她正打算行動的時候,門口走進來一個五十多歲的中年男人:「白朮,來給我扎針!」
江白朮清脆地應了一聲,把手裡的藥材歸了類,然後在洗手台那裡一邊用洗手八步法洗手一邊問:「陳伯伯是一個人來的啊,冬陽又去送快遞呢?」
「他不好好上學,就只能幹這種體力活了。」陳國慶有些抱怨地說:「他都換了好幾份工作了,就沒一份能做得長久,都快三十的人了,連個正經的女朋友都沒有,就他那樣,我看連老婆都娶不到!」
陳國慶算是看著江白朮長大的,一說起自家兒子就各種抱怨。
江白朮已經洗好手,將裡面診室里的小太陽打開,讓陳國慶坐到診床上把厚外套脫掉,他有些抱怨地說:「今天外面的風好大,刮在臉上像刀子割一樣,一個冬天了就屬今天最冷。」
江白朮一邊給銀針消毒一邊和陳國慶話家常:「今年是暖冬,這麼暖和容易滋生病毒,冬天最好還是要有冬天的樣子,冷一點比較好。」
屋子裡開著空調,但是脫了外套還有些冷,江白朮把小太陽朝陳國慶又拖近了些,陳國慶笑著說:「白朮真是細心,也不知道哪家小伙子有福氣能娶到你。」
江白朮笑著說:「陳伯伯,我有男朋友了,下次他來了你給我把把關!」
陳國慶哈哈一笑說:「行啊,你先說說你男朋友是什麼條件?我先聽聽看配不配得上你。」
江白朮回答:「他是西醫碩士,在江城的一家大醫院裡上班,一八米的個子,人長得可帥了!性格也很好,對我很體貼。

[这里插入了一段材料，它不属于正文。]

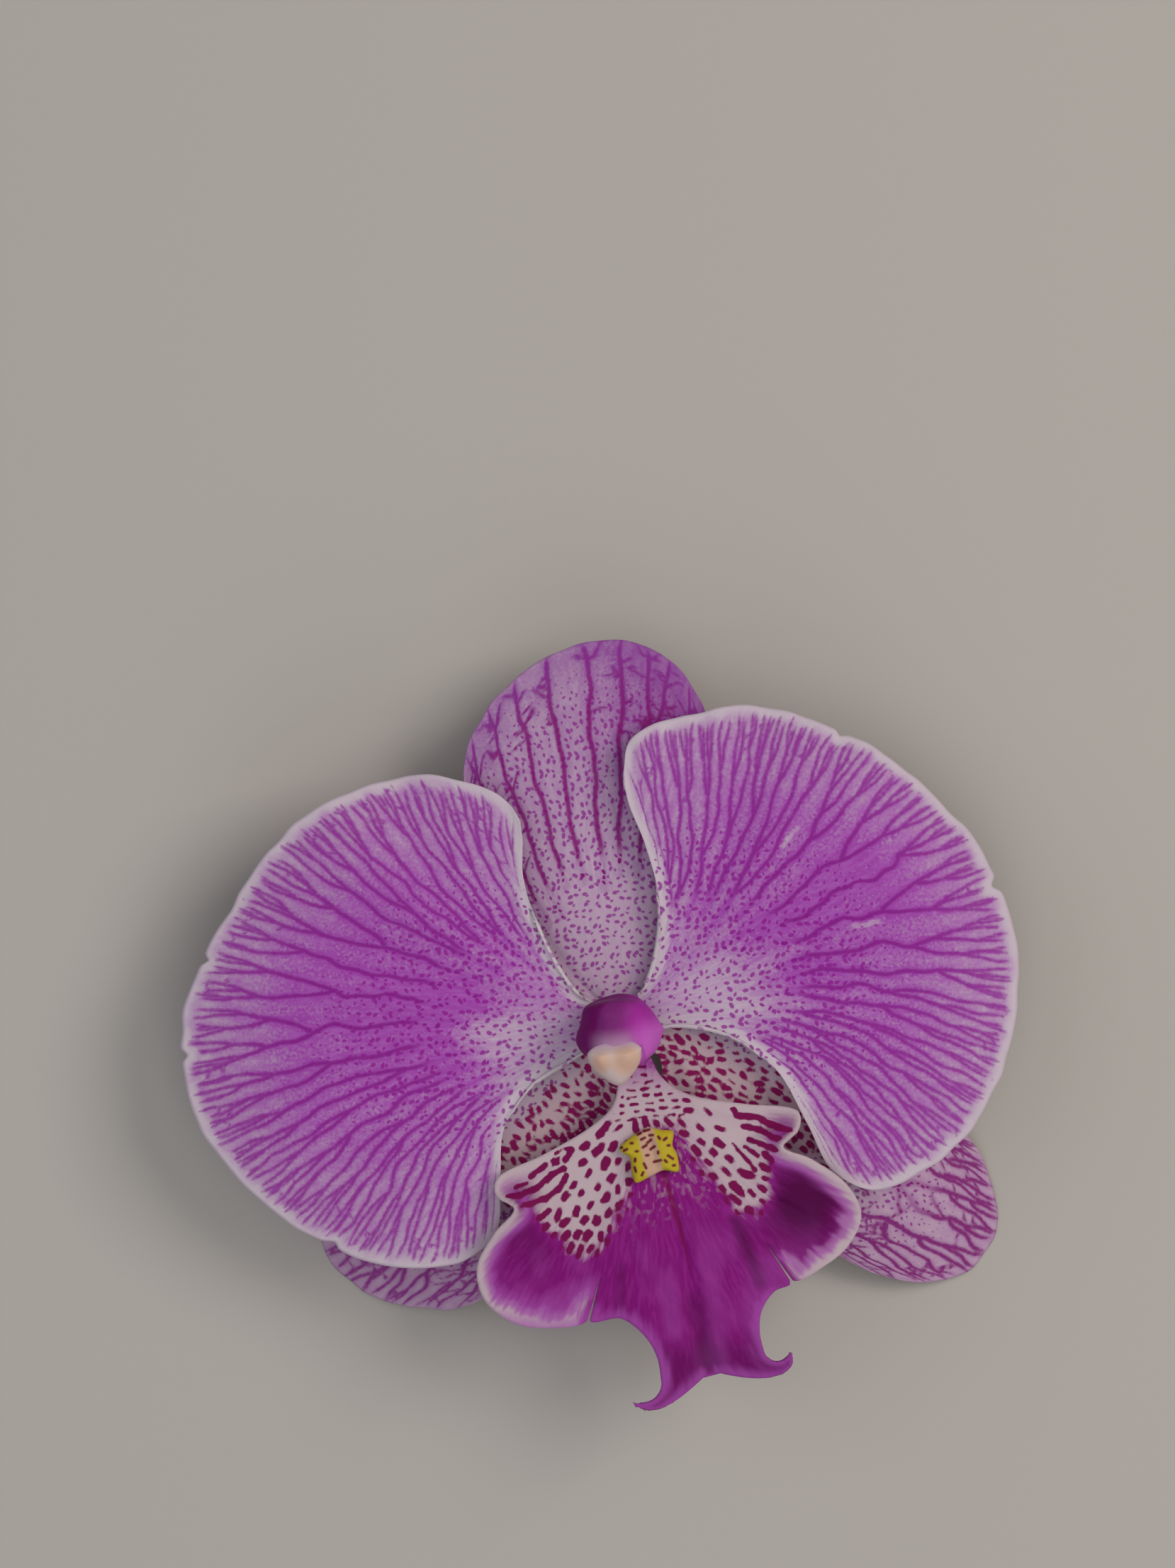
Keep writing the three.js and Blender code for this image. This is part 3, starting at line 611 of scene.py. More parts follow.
netted = smooth(0.5, 0.62, s) * smooth(7, 4, rim) + smooth(0.72, 0.8, s) * smooth(0.52, 0.66, t)
lines = veins(dorsal, 24, 12, 0.34, dorsal_gap, (0.18, 0.25), 300, netted, (0.6, 1.9), sway_mm=0.12,
              end_mm=(0.0, 0.5), rise=(0.4, 1.3))
wash = 0.18 + 0.32 * np.exp(-np.maximum(lines, 0) / 0.5)
# Deeper lilac over the upper half, most toward the upper right: partly the tip's own lilac and partly painted
# shade.
wash = wash + 0.55 * smooth(0.55, 0.85, s) * smooth(0.42, 0.75, t)
wash = wash + 0.2 * smooth(5, 1, rim) * smooth(0.35, 0.7, s) + 0.24 * smooth(0.35, 0.75, s)
finish(sheet_piece("dorsal_sepal_blade", dorsal, sepal_thickness_mm, {
    "vein": lines,
    "tint": wash,
    "dots": smooth(1.02, 0.76, s),
    "held": smooth(0.32, 0.55, s),
    "bold": smooth(1.0, 0.8, s),
    "heading": headings(dorsal) + math.pi / 2 * (s < 0.36),
}, (dorsal_face, sepal_back)), "dorsal_sepal")


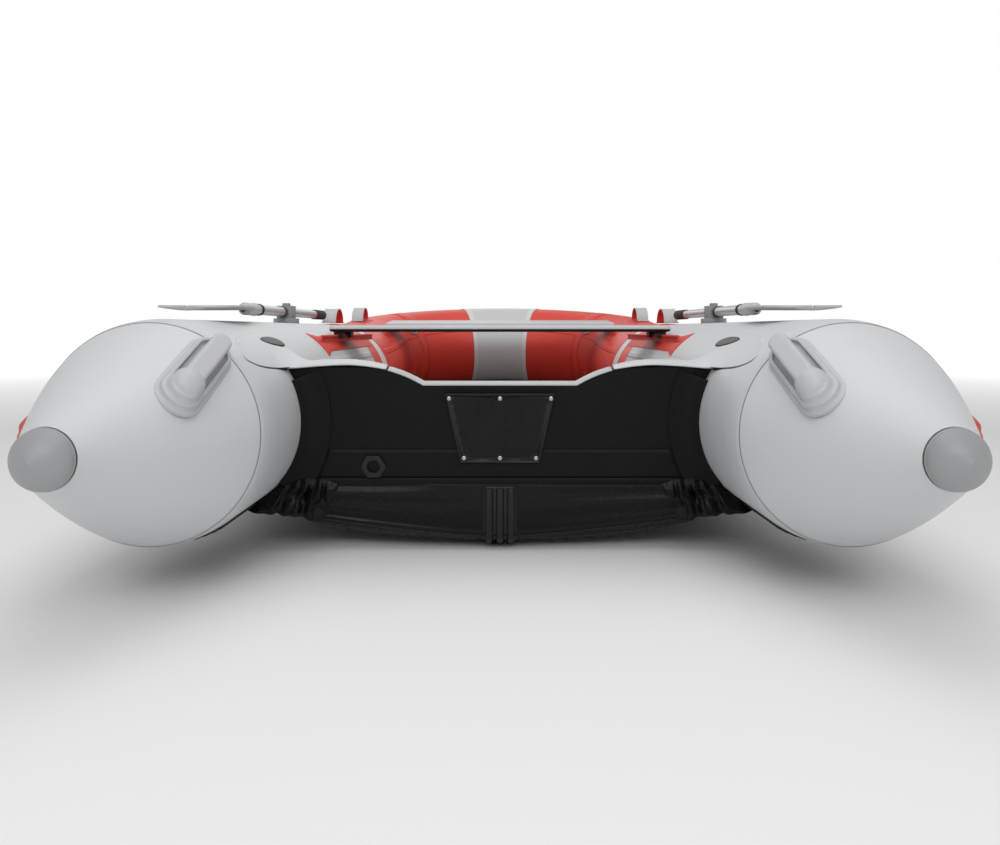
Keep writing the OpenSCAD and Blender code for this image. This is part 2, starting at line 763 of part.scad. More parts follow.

」
陳國慶卻說:「你男朋友是學西醫的啊!我這病之前在所謂大醫院裡治了半年,花了不少錢,受了不少罪,還是下不了床,最後還不是你幫我用針灸的法子治好的?」
「所以我現在不喜歡去大醫院看病,他們一治病上來就是拍各種片子,拍完片子就開始打吊瓶,一天吊個四五袋,人都要吊傻了!」
江白朮笑著說:「陳伯伯,話也不能這麼說,只是你的病比較適合中醫來治,其實中醫西醫治病各有所長。」
余晚舟在外面聽到這話立即在外面插話:「我倒覺得西醫比較厲害,中醫拿根針往身上扎,再拿些草煮來吃,怎麼可能治得了病!依我看,中醫全都是騙子!」
類似的話江白朮這幾年也聽了不少,中醫業里良萎不齊,有些人並不懂中醫,卻打著中醫的名號招搖撞騙。